Impact of growth parameters on the background doping of GaN films grown by ammonia and plasma-assisted molecular beam epitaxy for high-voltage vertical power switches

We report on ammonia and plasma-assisted molecular beam epitaxy (NH3-MBE and PAMBE) grown GaN layers with a low net carrier concentration (Nnet). Growth parameters, such as growth rate, V–III ratio, and plasma power, were investigated on different substrates to study their impact on surface morphology and background doping levels using atomic force microscopy and capacitance–voltage (C–V) measurements, respectively. The elevated growth rates are especially interesting for vertical power switches, requiring very thick drift regions (over 10 μm) with low background concentrations. For our NH3-MBE-grown layers, Nnet shows an almost linear increase with the growth rate. Using a freestanding substrate and at a fast growth rate of 1.4 μm hr−1, a Nnet value as low as 1 × 1015 cm−3 was achieved.

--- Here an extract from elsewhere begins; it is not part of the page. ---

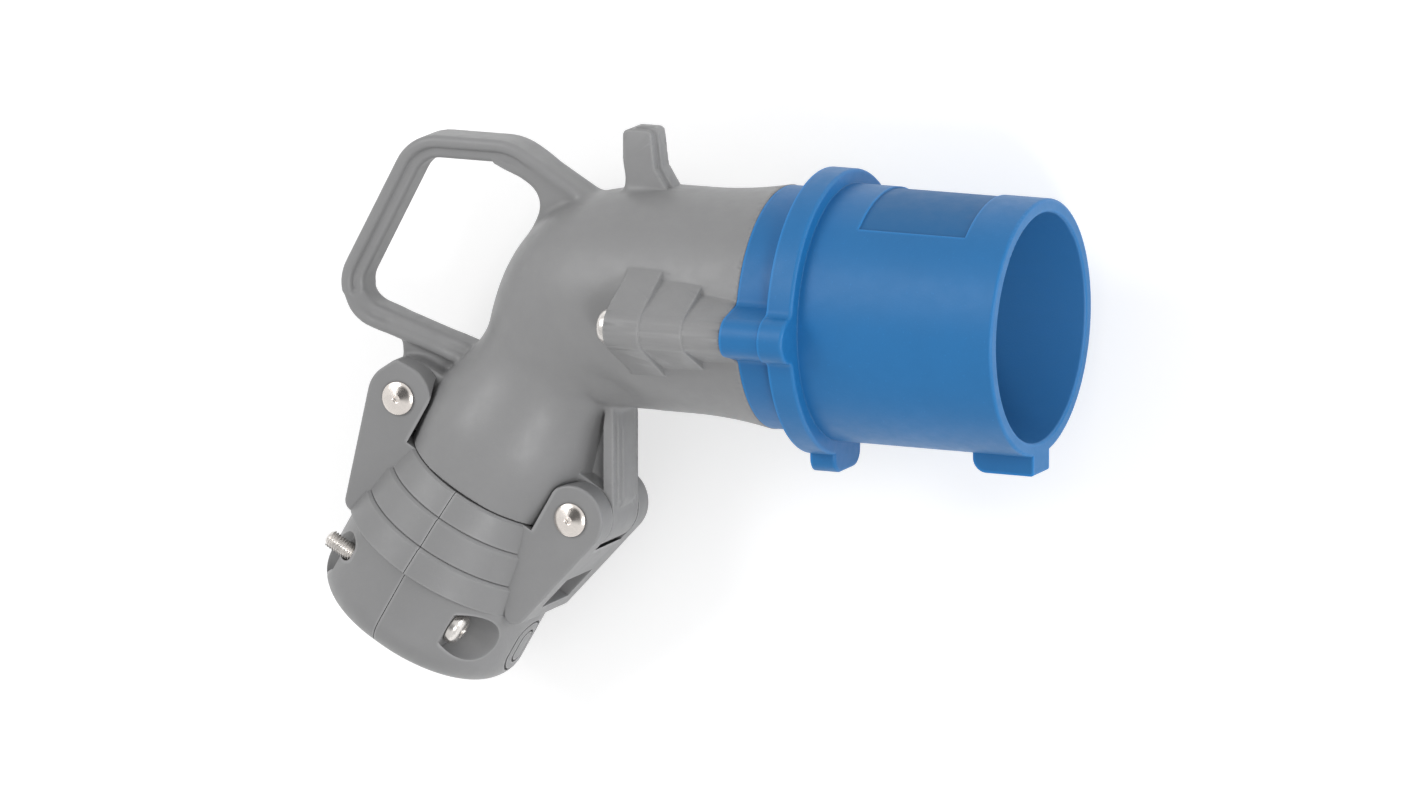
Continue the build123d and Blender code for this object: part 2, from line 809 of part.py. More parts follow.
# Places of the contacts on the face, earth towards the key
contact_places = {
    "earth": (-pitch_radius, 0),
    "line": (pitch_radius / 2, pitch_radius * sqrt(3) / 2),
    "neutral": (pitch_radius / 2, -pitch_radius * sqrt(3) / 2),
    "pilot": (0, 0),
}
contact_radii = {
    "earth": earth_radius,
    "line": contact_radius,
    "neutral": contact_radius,
    "pilot": pilot_radius,
}
contact_tips = {"earth": contact_tip, "line": contact_tip, "neutral": contact_tip, "pilot": pilot_tip}
terminal_radii = {
    "earth": terminal_radius,
    "line": terminal_radius,
    "neutral": terminal_radius,
    "pilot": pilot_terminal_radius,
}

with BuildPart() as pin_carrier:
    with BuildSketch(Plane.YZ.offset(plate_front)):
        Circle(carrier_radius)
    extrude(amount=carrier_rim - plate_front)
    with BuildSketch(Plane.YZ.offset(carrier_rim)):
        Circle(lip_radius - 0.2)
    extrude(amount=lip_thickness)
    for name, place in contact_places.items():
        with BuildSketch(Plane.YZ.offset(sleeve_floor + 1)):
            with Locations(place):
                Circle(contact_radii[name] + root_extra + running_fit)
        extrude(amount=plate_front - sleeve_floor - 2, mode=Mode.SUBTRACT)
        with BuildSketch(Plane.YZ.offset(plate_front)):
            with Locations(place):
                Circle(contact_radii[name] + collar_extra + fit_gap)
        extrude(amount=collar_length, mode=Mode.SUBTRACT)
    with BuildSketch(Plane.YZ.offset(plate_front)):
        with PolarLocations(carrier_screw_offset, 3):
            Circle(carrier_screw_radius)
    extrude(amount=carrier_screw_grip, mode=Mode.SUBTRACT)
pin_carrier.part.label = "pin_carrier"

with BuildPart() as carrier_plate:
    with BuildSketch(Plane.YZ.offset(plate_back)):
        Circle(carrier_radius)
        for name, place in contact_places.items():
            with Locations(place):
                Circle(terminal_radii[name] + fit_gap, mode=Mode.SUBTRACT)
        with PolarLocations(carrier_screw_offset, 3):
            Circle(carrier_screw_radius + fit_gap, mode=Mode.SUBTRACT)
    extrude(amount=plate_thickness)
carrier_plate.part.label = "carrier_plate"

with BuildPart() as carrier_screws:
    with BuildSketch(Plane.YZ.offset(plate_back)):
        with PolarLocations(carrier_screw_offset, 3):
            Circle(carrier_screw_radius)
    extrude(amount=plate_thickness + carrier_screw_grip - 0.5)
    with BuildSketch(Plane.YZ.offset(plate_back)):
        with PolarLocations(carrier_screw_offset, 3):
            Circle(1.75 * carrier_screw_radius)
    extrude(amount=-2.4)
carrier_screws.part.label = "carrier_screws"


def contact_pin(name):
    """Turned pin with a rounded tip, a collar and a tunnel terminal behind it"""
    y, z = contact_places[name]
    radius = contact_radii[name]
    terminal = terminal_radii[name]
    tip = contact_tips[name]
    with BuildPart() as pin:
        with BuildSketch(Plane(origin=(0, y, z), x_dir=(1, 0, 0), z_dir=(0, 0, 1))):
            with BuildLine():
                Line((tip, 0), (tip, radius - 2))
                RadiusArc((tip, radius - 2), (tip - 2, radius), -2)
                Polyline(
                    (tip - 2, radius),
                    (sleeve_floor, radius),
                    (sleeve_floor, radius + root_extra),
                    (collar_front, radius + root_extra),
                    (collar_front, radius + collar_extra),
                    (plate_front, radius + collar_extra),
                    (plate_front, terminal),
                    (terminal_end, terminal),
                    (terminal_end, 0),
                    (tip, 0),
                )
            make_face()
        revolve(axis=Axis((0, y, z), (1, 0, 0)))
        with BuildSketch(Plane(origin=(terminal_end, y, z), x_dir=(0, 1, 0), z_dir=(1, 0, 0))):
            Circle(terminal - wire_wall)
        extrude(amount=wire_depth, mode=Mode.SUBTRACT)
        with BuildSketch(terminal_screw_plane(name)):
            Circle(terminal_screw_radii[name] + running_fit)
        extrude(amount=2 * terminal, mode=Mode.SUBTRACT)
    return pin


def terminal_screw_plane(name):
    """Plane on the pin's axis that faces outwards through its terminal"""
    y, z = contact_places[name]
    outward = (0, y, z) if (y, z) != (0, 0) else (0, 1, 0)
    return Plane(origin=(terminal_screw_at, y, z), x_dir=(1, 0, 0), z_dir=outward)


def terminal_screw(name):
    """Slotted grub screw that clamps the wire"""
    terminal = terminal_radii[name]
    radius = terminal_screw_radii[name]
    with BuildPart() as screw:
        with BuildSketch(terminal_screw_plane(name).offset(terminal - wire_wall)):
            Circle(radius)
        extrude(amount=wire_wall + terminal_screw_stand)
        with BuildSketch(terminal_screw_plane(name).offset(terminal + terminal_screw_stand)):
            Rectangle(0.3 * radius, 2 * radius)
        extrude(amount=-0.5 * radius, mode=Mode.SUBTRACT)
    return screw


inner_pieces = []
for name in contact_places:
    pin = contact_pin(name)
    pin.part.label = f"{name}_pin"
    screw = terminal_screw(name)
    screw.part.label = f"{name}_terminal_screw"
    inner_pieces += [pin.part, screw.part]

# Every piece turned about the plug's axis on to its side, and written
pieces = [
    housing.part,
    sleeve.part,
    upper_jaw.part,
    lower_jaw.part,
    upper_hinge_pin.part,
    lower_hinge_pin.part,
    near_clamp_screw.part,
    far_clamp_screw.part,
    near_clamp_nut.part,
    far_clamp_nut.part,
    near_sleeve_screw.part,
    far_sleeve_screw.part,
    sleeve_gasket.part,
    cable_seal.part,
    pin_carrier.part,
    carrier_plate.part,
    carrier_screws.part,
] + inner_pieces
os.makedirs("parts", exist_ok=True)
for piece in pieces:
    piece.location = Location((0, 0, 0), (degrees(lean), 0, 0))
    export_step(piece, f"parts/{piece.label}.step")
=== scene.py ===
"""Industrial pin and sleeve plug on a pale floor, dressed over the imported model."""
import json
from math import cos, pi, radians, sin, sqrt

import bmesh
import bpy
from mathutils import Matrix, Vector


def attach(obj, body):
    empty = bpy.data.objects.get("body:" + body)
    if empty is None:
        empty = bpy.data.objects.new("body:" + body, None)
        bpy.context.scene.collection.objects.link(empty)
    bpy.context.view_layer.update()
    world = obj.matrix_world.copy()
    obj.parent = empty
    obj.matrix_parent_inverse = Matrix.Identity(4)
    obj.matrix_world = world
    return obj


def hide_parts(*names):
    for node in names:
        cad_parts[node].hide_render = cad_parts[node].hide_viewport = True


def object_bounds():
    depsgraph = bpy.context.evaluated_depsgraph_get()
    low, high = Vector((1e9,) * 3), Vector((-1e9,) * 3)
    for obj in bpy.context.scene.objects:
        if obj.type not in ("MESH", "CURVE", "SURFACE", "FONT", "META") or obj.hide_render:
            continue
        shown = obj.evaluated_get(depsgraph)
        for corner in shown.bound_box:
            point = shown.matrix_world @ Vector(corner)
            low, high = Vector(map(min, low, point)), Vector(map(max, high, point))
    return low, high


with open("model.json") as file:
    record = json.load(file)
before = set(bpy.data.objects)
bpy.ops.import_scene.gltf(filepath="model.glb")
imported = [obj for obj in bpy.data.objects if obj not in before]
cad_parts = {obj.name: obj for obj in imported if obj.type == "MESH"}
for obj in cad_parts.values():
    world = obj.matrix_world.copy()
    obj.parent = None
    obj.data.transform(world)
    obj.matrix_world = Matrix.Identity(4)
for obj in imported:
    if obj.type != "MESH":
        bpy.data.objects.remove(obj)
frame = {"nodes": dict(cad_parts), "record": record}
cad_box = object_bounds()
nodes = frame["nodes"]
record = frame["record"]

# Sizes and places on the plug are in mm on its own axes: X is zero at the sleeve's rim and falls
# towards the cable, Y points to the handle and Z to the near side. Blender works in metres
MM = 0.001

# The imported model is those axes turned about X, by the angle at which the plug rests on its side
LEAN = radians(10.472044421244098)
TURN = Matrix.Rotation(LEAN, 4, "X")

# The elbow's point, the way of the cable from there and the way across it
ELBOW = Vector((-133.3, 0, 0))
EXIT = Vector((-0.5, -sqrt(3) / 2, 0))
ACROSS = Vector((sqrt(3) / 2, -0.5, 0))


def exit_point(along, across=0.0, height=0.0):
    """Point measured from the elbow along the cable's way, across it and towards the near side"""
    return ELBOW + EXIT * along + ACROSS * across + Vector((0, 0, height))


def link(made):
    """Puts a new object in the scene"""
    bpy.context.scene.collection.objects.link(made)
    return made


# Materials

# The sleeve's label field along the plug, the radii that its floor lies between, and the bore
LABEL_FIELD = (-45.0, -13.6)
LABEL_FLOOR = (34.05, 35.3)
BORE_RADIUS = 31.85
STEP_SOFTNESS = 0.1

# Blender's wave texture has one wave in 2 pi / (20 x scale)
WAVE_FACTOR = 20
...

For samples grown via PAMBE, the lowest Nnet among samples grown under a Ga adlayer was 2 × 1016 cm−3 for a growth rate of 0.32 μm h−1 on a GaN-on-sapphire template. The results support the use of MBE for growing high-quality GaN material with reasonably fast growth rates maintaining low background doping levels for high-voltage vertical power electronic devices.